13 Nov 2017 - After a few fraught days, the TPP was given new life. However, the struggles to get the deal across the line and other issues at the Apec summit raise questions about obstacles to multilateral trade and what that means for New Zealand, as Sam Sachdeva reports. The ideological battle for the future of Asia-Pacific trade played out on the big screen at Da Nang.
Of course, there was the stuttering, stumbling, but ultimately successful (or near enough) negotiations to reach agreement on the TPP (now known as the CPTPP - the Comprehensive and Progressive agreement for the Trans-Pacific Partnership).
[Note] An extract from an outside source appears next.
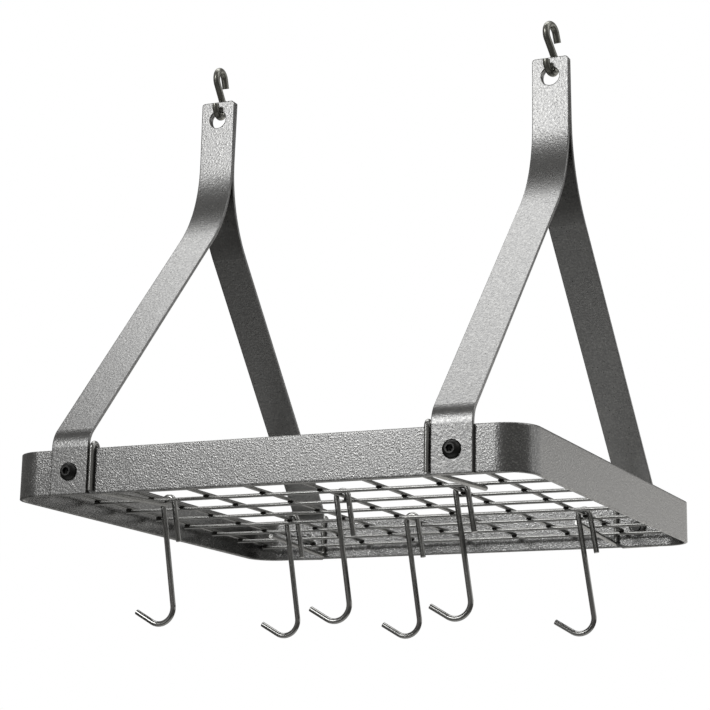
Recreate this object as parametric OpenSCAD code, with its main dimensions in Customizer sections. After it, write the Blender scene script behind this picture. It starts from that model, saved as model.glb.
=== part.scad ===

While the New Zealand team was cautiously hailing the outcome, other events at the Apec summit may have given them cause for concern when it comes to multilateralism.
In his speech to the Apec CEO’s Summit, US President Donald Trump railled against what he saw as unfair trading arrangements, saying the US had “not been treated fairly” by the WTO and other countries had not reciprocated the favours extended by his country.
While the US was open to bilateral agreements with any Asia-Pacific country, he made no bones about its approach to multilateralism.
“What we will no longer do is enter into large agreements that tie our hands, surrender our sovereignty, and make meaningful enforcement practically impossible.”
Worryingly, there are some concerns about whether Trump wants to kill the WTO: an article in the New York Times suggested American negotiators had warned their Mexican and Canadian counterparts that they could not expect their trade to “simply snap back to WTO rules” if the US leaves NAFTA.